:: Input rows ::

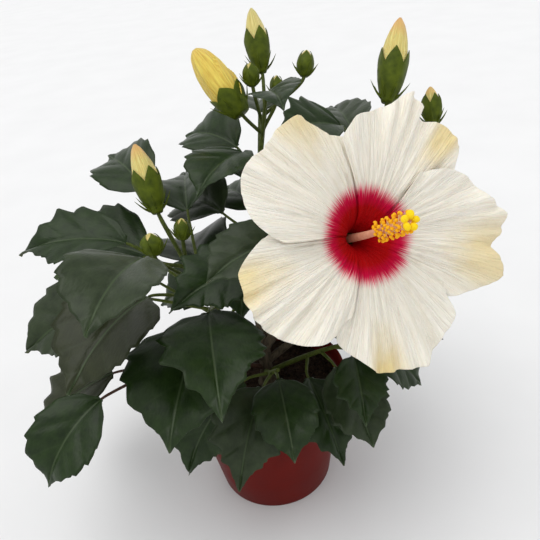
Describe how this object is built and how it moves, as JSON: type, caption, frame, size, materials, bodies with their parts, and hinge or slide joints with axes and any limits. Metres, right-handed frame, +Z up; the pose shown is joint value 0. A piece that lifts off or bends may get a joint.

:::
:: Input rows ::

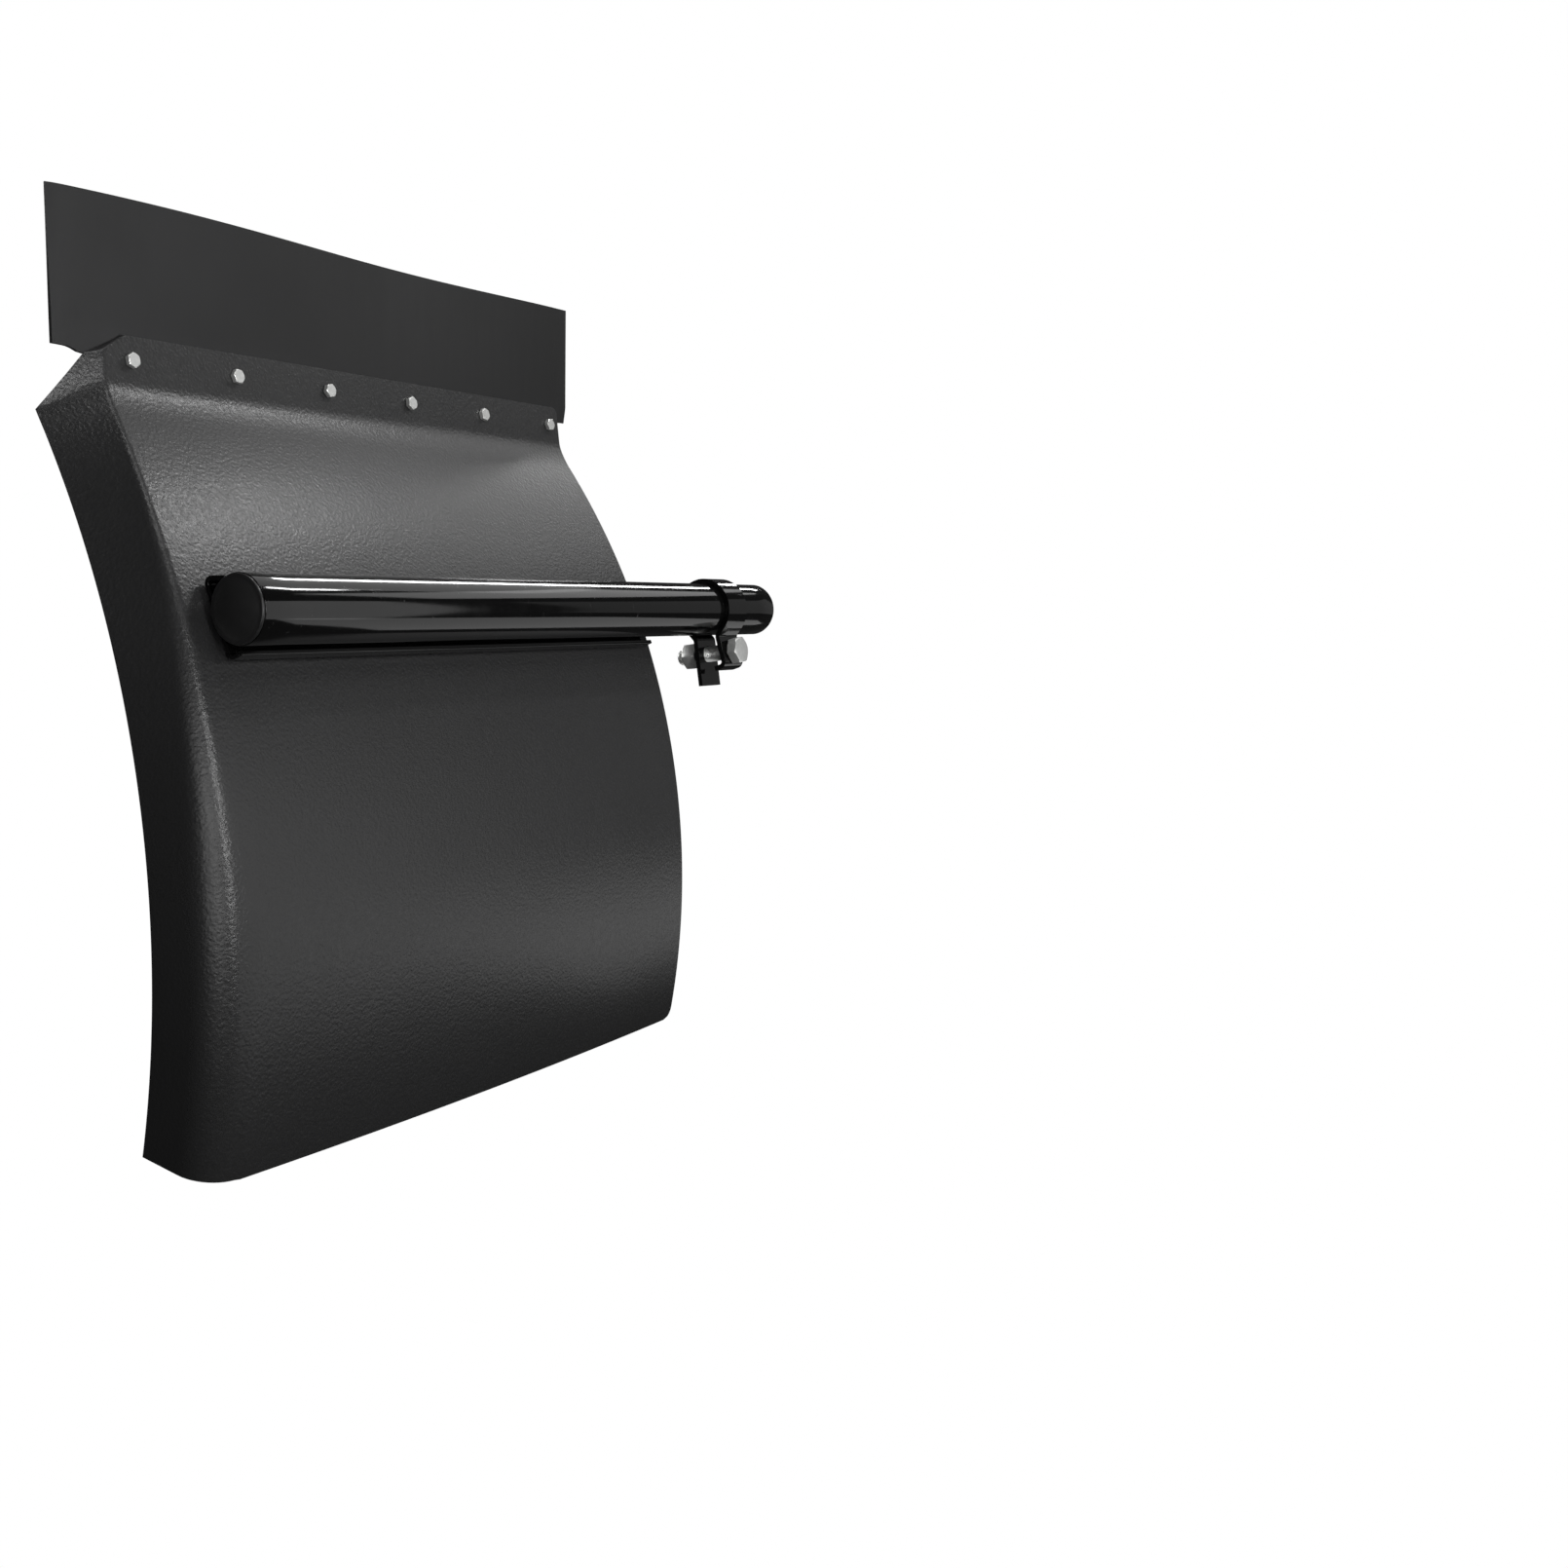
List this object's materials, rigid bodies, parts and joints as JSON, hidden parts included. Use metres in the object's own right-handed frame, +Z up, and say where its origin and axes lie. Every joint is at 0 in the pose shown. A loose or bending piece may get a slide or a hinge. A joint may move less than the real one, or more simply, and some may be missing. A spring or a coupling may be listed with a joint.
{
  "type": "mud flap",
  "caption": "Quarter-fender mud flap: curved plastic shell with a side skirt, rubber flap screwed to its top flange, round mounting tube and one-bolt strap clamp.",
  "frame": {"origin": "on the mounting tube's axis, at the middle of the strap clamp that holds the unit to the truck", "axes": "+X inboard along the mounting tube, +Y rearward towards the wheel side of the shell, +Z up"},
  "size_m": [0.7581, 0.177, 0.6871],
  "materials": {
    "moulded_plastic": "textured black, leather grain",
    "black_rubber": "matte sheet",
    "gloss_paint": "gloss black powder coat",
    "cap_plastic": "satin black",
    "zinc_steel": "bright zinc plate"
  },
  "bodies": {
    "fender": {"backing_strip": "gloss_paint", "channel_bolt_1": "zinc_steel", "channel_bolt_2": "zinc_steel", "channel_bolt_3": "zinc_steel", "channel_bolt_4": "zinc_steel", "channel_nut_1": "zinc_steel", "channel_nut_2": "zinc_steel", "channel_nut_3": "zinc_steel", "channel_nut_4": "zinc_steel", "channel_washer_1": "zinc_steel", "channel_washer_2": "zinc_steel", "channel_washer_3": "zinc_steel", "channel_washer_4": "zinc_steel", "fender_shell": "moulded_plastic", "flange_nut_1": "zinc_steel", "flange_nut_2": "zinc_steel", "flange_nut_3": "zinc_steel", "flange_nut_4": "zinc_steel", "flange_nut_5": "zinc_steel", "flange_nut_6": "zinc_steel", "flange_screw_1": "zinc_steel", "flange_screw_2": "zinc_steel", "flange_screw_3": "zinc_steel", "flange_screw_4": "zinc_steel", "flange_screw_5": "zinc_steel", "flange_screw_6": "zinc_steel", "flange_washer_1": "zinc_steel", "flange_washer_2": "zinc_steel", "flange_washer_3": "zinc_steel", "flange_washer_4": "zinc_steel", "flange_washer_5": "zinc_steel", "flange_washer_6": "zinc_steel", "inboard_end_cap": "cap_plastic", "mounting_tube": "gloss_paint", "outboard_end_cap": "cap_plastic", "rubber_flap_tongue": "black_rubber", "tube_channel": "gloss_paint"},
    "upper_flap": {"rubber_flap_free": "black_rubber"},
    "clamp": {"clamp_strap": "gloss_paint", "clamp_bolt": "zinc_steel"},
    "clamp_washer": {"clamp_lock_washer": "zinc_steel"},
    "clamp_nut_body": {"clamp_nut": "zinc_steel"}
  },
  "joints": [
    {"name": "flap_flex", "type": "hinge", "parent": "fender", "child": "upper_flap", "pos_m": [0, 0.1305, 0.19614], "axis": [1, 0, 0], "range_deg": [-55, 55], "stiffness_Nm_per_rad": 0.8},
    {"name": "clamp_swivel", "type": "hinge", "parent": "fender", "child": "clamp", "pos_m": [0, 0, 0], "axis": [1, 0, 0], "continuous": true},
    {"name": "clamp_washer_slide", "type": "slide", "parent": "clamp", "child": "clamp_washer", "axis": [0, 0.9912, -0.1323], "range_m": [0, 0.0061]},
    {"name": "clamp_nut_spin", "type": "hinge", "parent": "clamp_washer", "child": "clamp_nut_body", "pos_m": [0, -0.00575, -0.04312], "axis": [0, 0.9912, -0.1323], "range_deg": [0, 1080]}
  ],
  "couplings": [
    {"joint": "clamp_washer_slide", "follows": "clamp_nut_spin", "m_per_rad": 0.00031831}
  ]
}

:::
:: Input rows ::

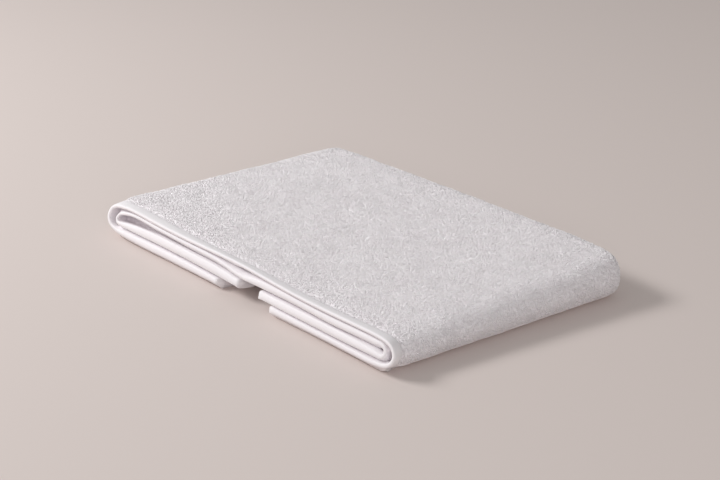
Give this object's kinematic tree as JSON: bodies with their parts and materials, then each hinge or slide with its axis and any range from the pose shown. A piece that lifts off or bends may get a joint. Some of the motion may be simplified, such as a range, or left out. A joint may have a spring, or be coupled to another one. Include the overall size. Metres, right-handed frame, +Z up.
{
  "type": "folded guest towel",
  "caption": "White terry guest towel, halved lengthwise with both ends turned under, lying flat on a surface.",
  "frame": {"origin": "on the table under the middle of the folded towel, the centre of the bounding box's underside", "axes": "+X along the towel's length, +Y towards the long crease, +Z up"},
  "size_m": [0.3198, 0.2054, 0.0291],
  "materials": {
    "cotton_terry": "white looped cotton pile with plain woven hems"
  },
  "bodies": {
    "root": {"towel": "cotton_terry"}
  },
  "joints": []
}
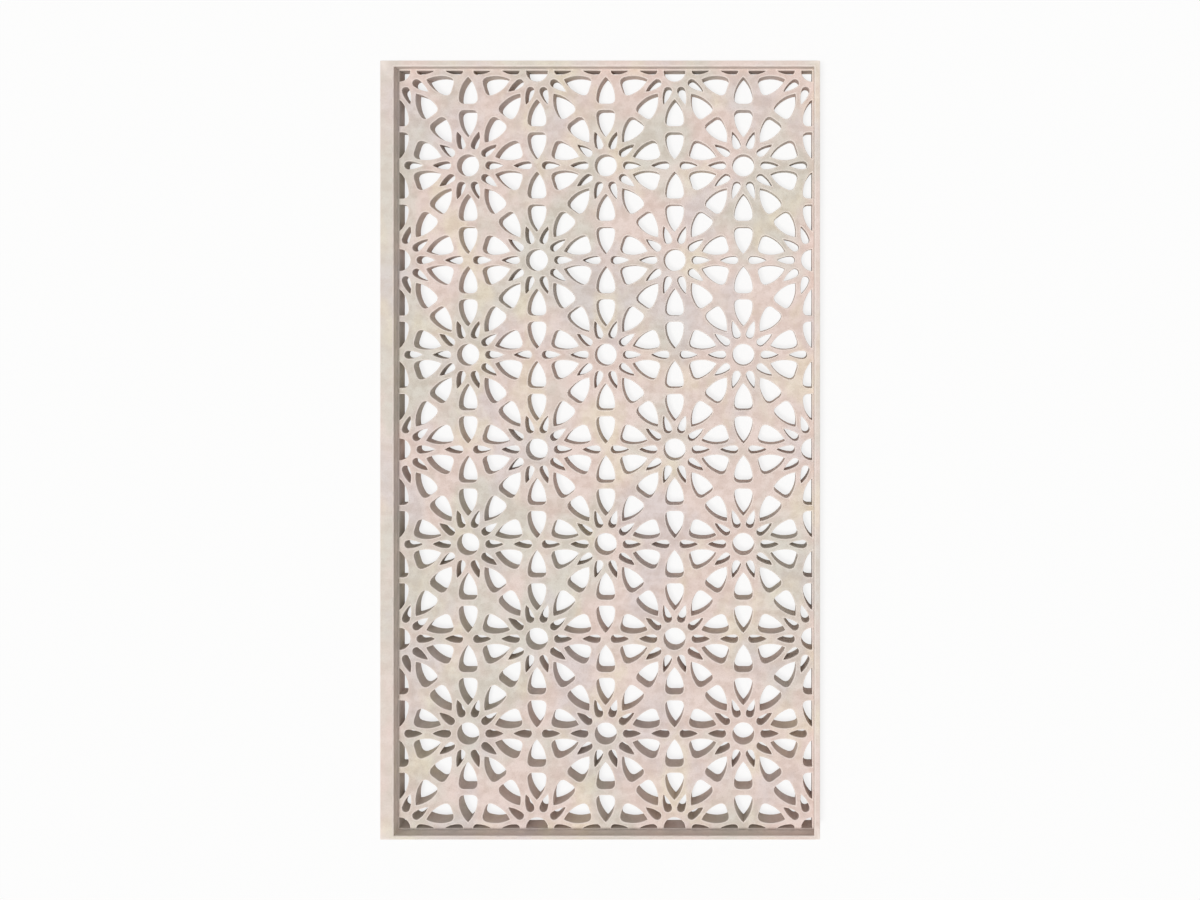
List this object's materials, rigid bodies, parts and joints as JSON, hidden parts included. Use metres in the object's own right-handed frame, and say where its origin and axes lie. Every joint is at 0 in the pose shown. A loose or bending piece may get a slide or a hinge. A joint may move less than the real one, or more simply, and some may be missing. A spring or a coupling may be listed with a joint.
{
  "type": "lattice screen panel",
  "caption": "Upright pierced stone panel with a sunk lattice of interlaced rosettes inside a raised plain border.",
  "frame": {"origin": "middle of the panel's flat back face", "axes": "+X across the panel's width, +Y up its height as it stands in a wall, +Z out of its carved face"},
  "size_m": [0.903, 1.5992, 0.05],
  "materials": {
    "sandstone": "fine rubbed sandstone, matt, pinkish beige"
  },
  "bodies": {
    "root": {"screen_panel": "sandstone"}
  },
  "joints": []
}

:::

What is required: Respond with nothing but the number of lines in the entries that contain the string "bending".

Solution for this exercise: 2